When the humus layer is lost, huge amounts of nitrogen and carbon are discharged from woodland and threatens other nutrients that leach out after the fire. Hence, it is crucial for vegetation to rapidly re-establish itself to support the retention of nutrients and the restoration of soil carbon.

The Västmanland results revealed that during the major fire, about 145 to 160 tons of carbon dioxide (CO2) was released into the air for every hectare. For the entire burned region, this corresponds to 10% of the CO2 produced each year by the domestic transport sector in Sweden.

Because of the dearth of vegetation after the major fire, the soil continued to lose carbon over the next several years, with an overall uptake of carbon initially observed at the time of a summer month three years after the forest fire.

Investigators were also concerned that in the wake of the fire, plenty of carbon would be lost to watercourses but they were not able to detect any such additional discharge of carbon into the streams when comparing conditions both before and after the fire.

However, amounts of nutrients, like phosphorus and nitrogen, certainly increased in lakes and streams after the major fire, and reached a peak in less than one to two months of the fire before decreasing over time.

For several of these substances, as much as five times were released during the initial year after the fire when compared to before the fire, but one to two years after the forest fire, a majority of values had returned to normal ones.

This rapid leaching of nutrients after the fire is due to the lack of vegetation that could absorb the substances, as well as the large release of the substances during the fire as organic soil burned. Without living vegetation and organic soil, water flows in streams increased by 50%.

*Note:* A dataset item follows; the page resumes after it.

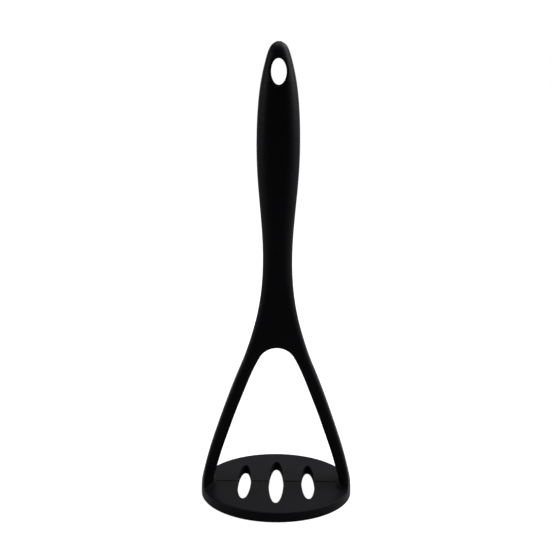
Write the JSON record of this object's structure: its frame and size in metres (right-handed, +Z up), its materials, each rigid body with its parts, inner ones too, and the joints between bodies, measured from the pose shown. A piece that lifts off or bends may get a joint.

Stephan Köhler, Professor of Environmental Geochemistry, The Swedish University of Agricultural Sciences

It was Köhler who initiated the measurement of water quality instantly after the fire.

Other research works have demonstrated how vegetation in the region of forest fires has re-established itself and how nutrient and carbon stocks have been rebuilt. But how rapidly this takes place and what process parameters will influence whether or not Swedish forests would turn out to be long-term sources of atmospheric CO2 is something the investigators intend to find out.

While we now know more about how much and where carbon and nutrients disappear in fires, what happens next is equally interesting. There is a great deal of carbon bound in dead trees that will soon begin to decompose, while at the same time the soil and vegetation will store new carbon and build up stocks of nitrogen. It’s important to follow this if we are to understand how our forests are affected when they burn.

Gustaf Granath, Study Lead Author and Researcher, Uppsala University

The study was financially supported by the Swedish Agency for Marine and Water Management and Formas.

Journal Reference:

Granath, G., et al. (2021) The impact of wildfire on biogeochemical fluxes and water quality in boreal catchments. Biogeosciences. doi.org/10.5194/bg-18-3243-2021.